Now, the power. His minor league isolated power (slugging percentage minus batting average, ISO shows the non-singles a player produced) was .171. If Maybin can put up that number in the major leagues, he’d have power that was comparable to, say Jimmy Rollins (.173 ISO in 2009) or Brandon Phillips (.171 ISO in 2009). Go a little further up the list, though, and you get a good comp for Maybin – Nate McLouth. McLouth has a little more power (.194 career ISO), also strikes out a lot (over 20% in his first two seasons), walks around 10% of the time (9.3% career) and puts up the same kind of power/speed combo with a poor batting average (.260 career) that we might expect out of Maybin. Walk the power back a little, and push the speed forward a little, and you’ve got Maybin’s upside right now. (Mike Cameron (11.1% career BB%, 27.9% career K%, .198 career ISO) would make a good comp, but his speed is waning as he enters his 16th year in the bigs.
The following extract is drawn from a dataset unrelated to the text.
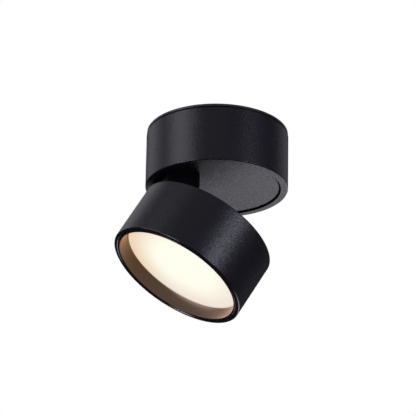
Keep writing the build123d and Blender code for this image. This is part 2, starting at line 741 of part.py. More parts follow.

If you look at the different Maybin projections around the Web, you have the upper bounds defined by Bill James (as usual): .286 with 10 home runs and 14 stolen bases. To see the projections on the Bloomberg Sports Fantasy Tool, go to the Draft Kit, then pick the Draft List, then Search Mode. Then toggle the switch from picture view to grid view (midway up on left side). Then you can choose 2010 projections and sort by whichever stat or player you like or pick the groups like ‘Rising,’ ‘Falling,’ or ‘Sleepers.’
Add it all together and you get a player who could easily hit around .270 with up to 15 home runs and more than 20 steals this year. Nate-McLouth-lite is sounding like a good comparison right now – except you can get Maybin much, much later in your draft. If you want to wait really long for your steals, Maybin has some good upside and makes a solid late-round pick.